Well the first fry food is stuff that grows on java moss. After that, you could try Azoo artificial artemia or artificial rotifers. Hikari frozen baby brine shrimp or rotifers. The key with fry is to feed foods small enough to go in their mouths and to keep the water clean with water changes. Ask the seller what was in the tank. From a pet store, i'd expect danios, but from an aquarium society, maybe killies or tetras. How big were the eggs?


----------



## sublime guy (Mar 28, 2009)

the eggs were about 1-2mm big and where white if that helps.
how long will it take for the food supply in the moss run out and when should i start feeding the azoo or rotifers and for how long?


----------



## redpaulhus (Jan 18, 2005)

Since you've got a local fish club, you may have a source there of even better foods - microworms or vinegar eels ! If you have any way to post a question to your club members (or if you've got email addresses or phone numbers for any members) I would try asking if anybody has any live fry food.
microworms and v eels are super easy to raise, easy to feed to fishes, and cheap/easy to have on hand "just in case" - I know alot of fish club members who always have some extra available and are happy to share.
I've got at least 3 two-liter coke bottles of v eels going in my fishroom year-round, and usually have at least one microworm culture going, often alot more than one (when they are going strong I split them frequently and sell or give away the resulting "starter" cultures).

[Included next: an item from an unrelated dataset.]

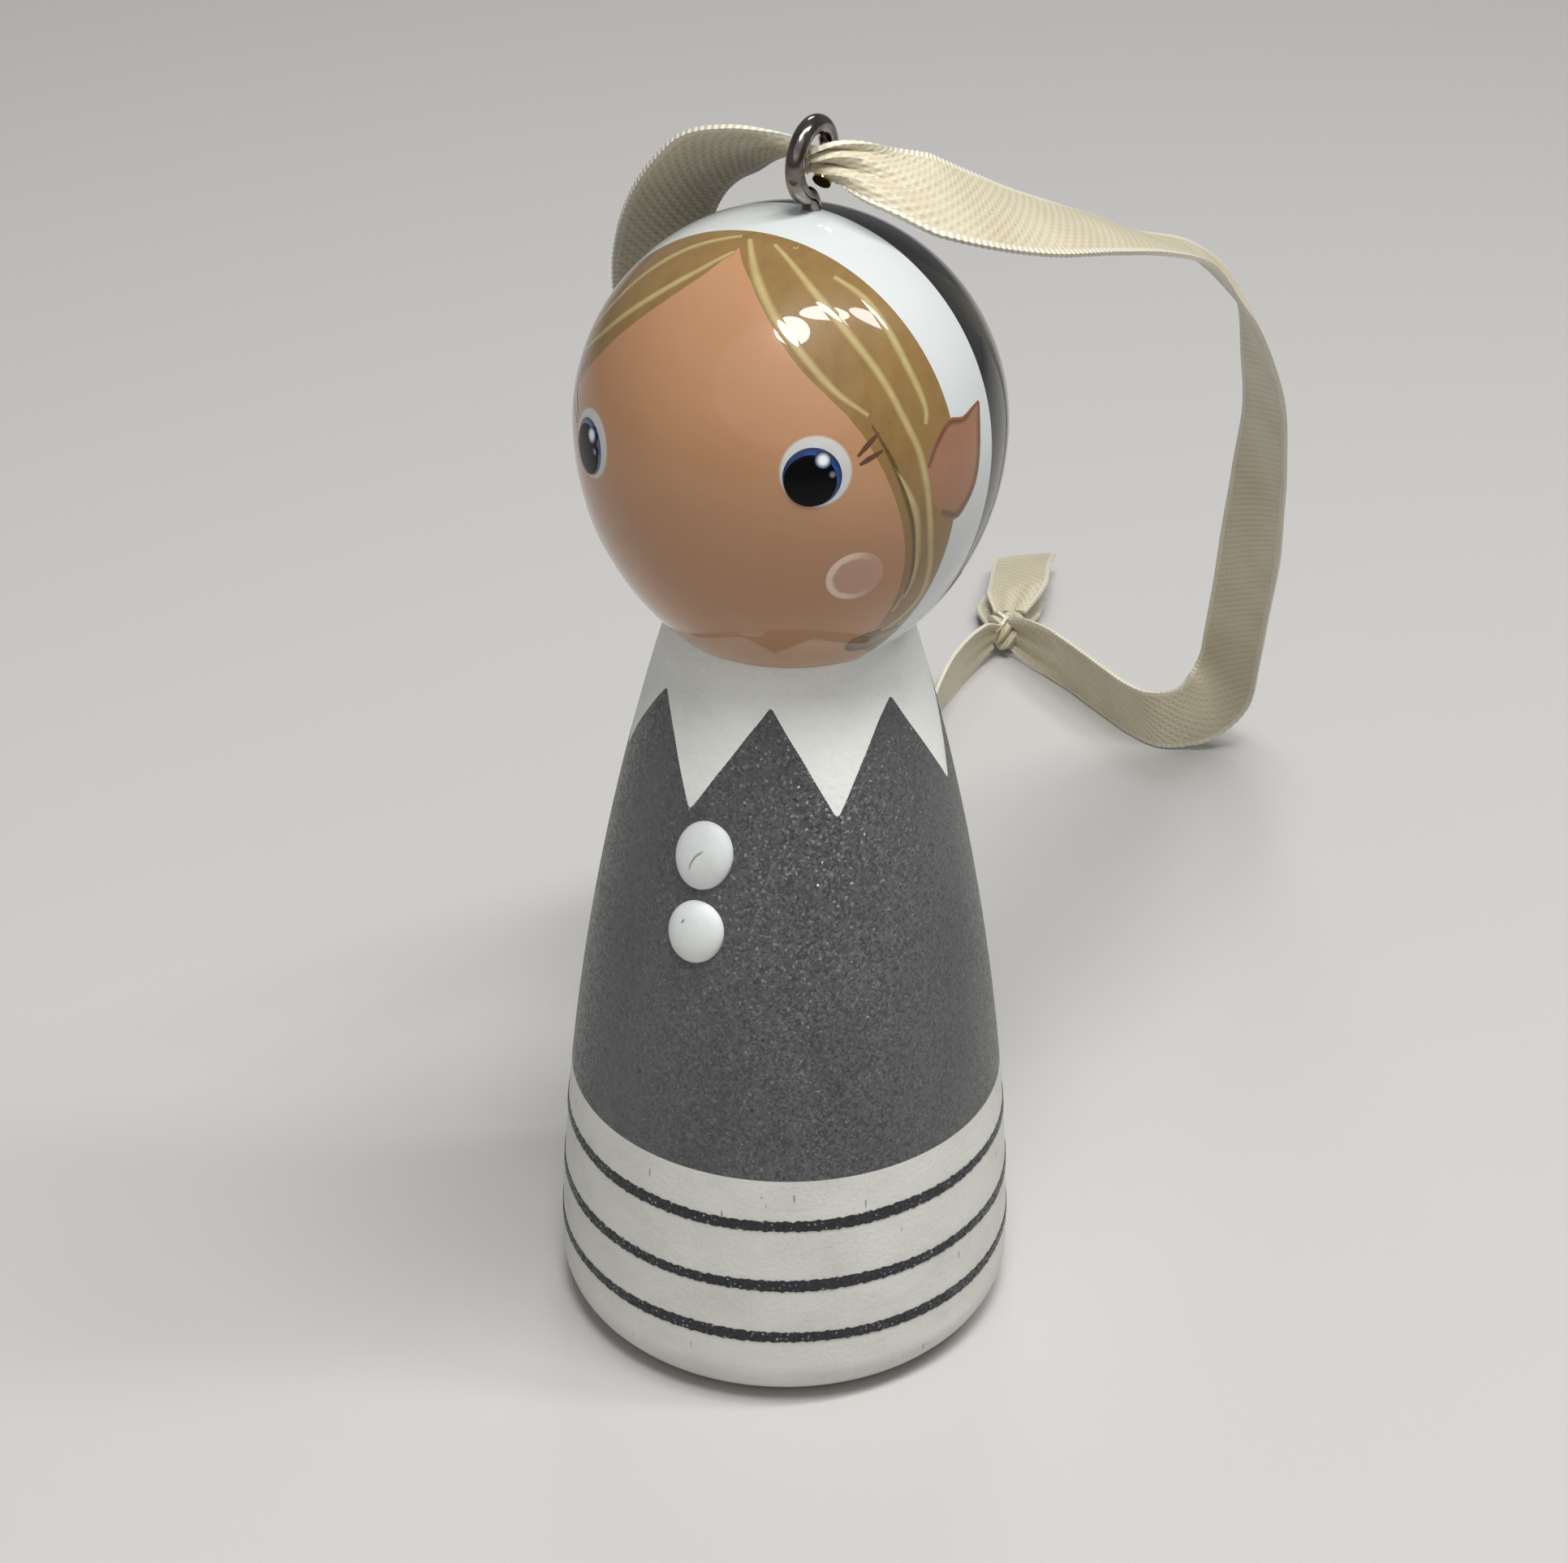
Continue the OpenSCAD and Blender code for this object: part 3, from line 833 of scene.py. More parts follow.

If you can't get live foods, I would try the dry foods emc recommended, or the very very small sizes of "golden pearls". in my experience, infusoria on java moss will get a handful of fish thru a few days, or feed a few fish (maybe 2-3) for a few weeks (I've often found 1-2 young killies in "unfed" tanks full of java moss, weeks after I moved the adults).


----------



## N0z (Jun 3, 2009)

i feed my fry crushed up pond sticks food


----------



## Guest (Jun 22, 2009)

Crushed Fishfood would work for live bearer fry but not egglaid fry. these guys are way to small to eat that stuff. it might just work if you could really grind the stuff up into a very fine powder. however, like Red said, the Local Club would be ideal. live food is way more healthy for the fry, nutrition wise.


----------



## TheOldSalt (Jan 28, 2005)

Find a pond outside that has a lot of plants in it, and take a jar with you. Rub a bunch of the plants along the inner lip of the jar, and soon you'll have a jar full of greenish water. Let that jar settle for a couple of hours, and you'll have a layer of thick green goo below some clear water. Pour off the clear water and feed the green goo, only several drops at a time, to the fry about six times a day for 10 days, preferably with the pumps turned off for about 20 minutes so the fish are swimming in the green cloud.

You could also just get yourself some liquid fry food from any good petshop.


----------



## ohhmgeitsbri (Jun 4, 2009)

was the java moss in a tank with fish if so these could be what the species of the fry are maybe you should go back and check?


----------